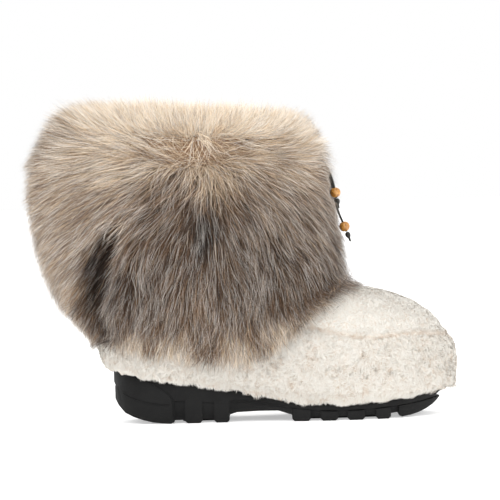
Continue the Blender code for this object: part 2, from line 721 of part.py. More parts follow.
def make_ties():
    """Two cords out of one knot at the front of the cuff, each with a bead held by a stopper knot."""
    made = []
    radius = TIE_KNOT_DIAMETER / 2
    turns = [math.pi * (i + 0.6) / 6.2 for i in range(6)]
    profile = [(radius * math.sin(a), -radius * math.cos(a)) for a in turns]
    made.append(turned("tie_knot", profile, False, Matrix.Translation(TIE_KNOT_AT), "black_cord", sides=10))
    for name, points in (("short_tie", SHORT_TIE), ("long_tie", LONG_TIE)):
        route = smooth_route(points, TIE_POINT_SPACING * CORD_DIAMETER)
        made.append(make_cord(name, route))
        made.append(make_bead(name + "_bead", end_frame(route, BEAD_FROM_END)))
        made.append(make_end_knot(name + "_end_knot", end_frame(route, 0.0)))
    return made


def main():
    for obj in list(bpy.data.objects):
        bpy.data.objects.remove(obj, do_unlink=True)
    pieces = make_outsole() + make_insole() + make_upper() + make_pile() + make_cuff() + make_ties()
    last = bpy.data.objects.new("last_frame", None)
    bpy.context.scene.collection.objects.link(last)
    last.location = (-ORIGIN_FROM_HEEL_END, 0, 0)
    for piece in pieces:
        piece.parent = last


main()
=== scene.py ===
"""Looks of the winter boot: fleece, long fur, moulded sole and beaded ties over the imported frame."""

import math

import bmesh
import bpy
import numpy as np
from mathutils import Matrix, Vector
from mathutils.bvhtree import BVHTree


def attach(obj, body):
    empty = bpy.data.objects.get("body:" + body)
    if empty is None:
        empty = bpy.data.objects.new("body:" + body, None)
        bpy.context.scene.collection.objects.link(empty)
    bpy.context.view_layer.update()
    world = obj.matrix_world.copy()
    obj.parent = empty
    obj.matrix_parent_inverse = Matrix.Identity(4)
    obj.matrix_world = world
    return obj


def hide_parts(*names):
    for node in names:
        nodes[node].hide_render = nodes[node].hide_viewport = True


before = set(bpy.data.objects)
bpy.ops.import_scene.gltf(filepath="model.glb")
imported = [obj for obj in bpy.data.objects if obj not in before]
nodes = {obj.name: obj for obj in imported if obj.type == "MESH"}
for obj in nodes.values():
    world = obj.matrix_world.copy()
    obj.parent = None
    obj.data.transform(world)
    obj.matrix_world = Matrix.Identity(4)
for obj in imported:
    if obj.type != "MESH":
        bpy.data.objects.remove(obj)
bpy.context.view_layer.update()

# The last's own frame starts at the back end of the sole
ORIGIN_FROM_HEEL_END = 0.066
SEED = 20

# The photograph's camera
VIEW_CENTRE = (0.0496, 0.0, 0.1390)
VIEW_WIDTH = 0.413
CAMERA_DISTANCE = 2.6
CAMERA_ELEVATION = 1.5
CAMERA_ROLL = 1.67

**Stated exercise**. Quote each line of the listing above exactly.

**Exercise response**.
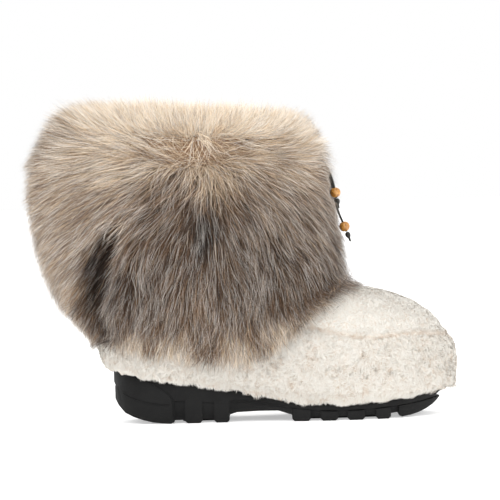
Continue the Blender code for this object: part 2, from line 721 of part.py. More parts follow.
def make_ties():
    """Two cords out of one knot at the front of the cuff, each with a bead held by a stopper knot."""
    made = []
    radius = TIE_KNOT_DIAMETER / 2
    turns = [math.pi * (i + 0.6) / 6.2 for i in range(6)]
    profile = [(radius * math.sin(a), -radius * math.cos(a)) for a in turns]
    made.append(turned("tie_knot", profile, False, Matrix.Translation(TIE_KNOT_AT), "black_cord", sides=10))
    for name, points in (("short_tie", SHORT_TIE), ("long_tie", LONG_TIE)):
        route = smooth_route(points, TIE_POINT_SPACING * CORD_DIAMETER)
        made.append(make_cord(name, route))
        made.append(make_bead(name + "_bead", end_frame(route, BEAD_FROM_END)))
        made.append(make_end_knot(name + "_end_knot", end_frame(route, 0.0)))
    return made


def main():
    for obj in list(bpy.data.objects):
        bpy.data.objects.remove(obj, do_unlink=True)
    pieces = make_outsole() + make_insole() + make_upper() + make_pile() + make_cuff() + make_ties()
    last = bpy.data.objects.new("last_frame", None)
    bpy.context.scene.collection.objects.link(last)
    last.location = (-ORIGIN_FROM_HEEL_END, 0, 0)
    for piece in pieces:
        piece.parent = last


main()
=== scene.py ===
"""Looks of the winter boot: fleece, long fur, moulded sole and beaded ties over the imported frame."""

import math

import bmesh
import bpy
import numpy as np
from mathutils import Matrix, Vector
from mathutils.bvhtree import BVHTree


def attach(obj, body):
    empty = bpy.data.objects.get("body:" + body)
    if empty is None:
        empty = bpy.data.objects.new("body:" + body, None)
        bpy.context.scene.collection.objects.link(empty)
    bpy.context.view_layer.update()
    world = obj.matrix_world.copy()
    obj.parent = empty
    obj.matrix_parent_inverse = Matrix.Identity(4)
    obj.matrix_world = world
    return obj


def hide_parts(*names):
    for node in names:
        nodes[node].hide_render = nodes[node].hide_viewport = True


before = set(bpy.data.objects)
bpy.ops.import_scene.gltf(filepath="model.glb")
imported = [obj for obj in bpy.data.objects if obj not in before]
nodes = {obj.name: obj for obj in imported if obj.type == "MESH"}
for obj in nodes.values():
    world = obj.matrix_world.copy()
    obj.parent = None
    obj.data.transform(world)
    obj.matrix_world = Matrix.Identity(4)
for obj in imported:
    if obj.type != "MESH":
        bpy.data.objects.remove(obj)
bpy.context.view_layer.update()

# The last's own frame starts at the back end of the sole
ORIGIN_FROM_HEEL_END = 0.066
SEED = 20

# The photograph's camera
VIEW_CENTRE = (0.0496, 0.0, 0.1390)
VIEW_WIDTH = 0.413
CAMERA_DISTANCE = 2.6
CAMERA_ELEVATION = 1.5
CAMERA_ROLL = 1.67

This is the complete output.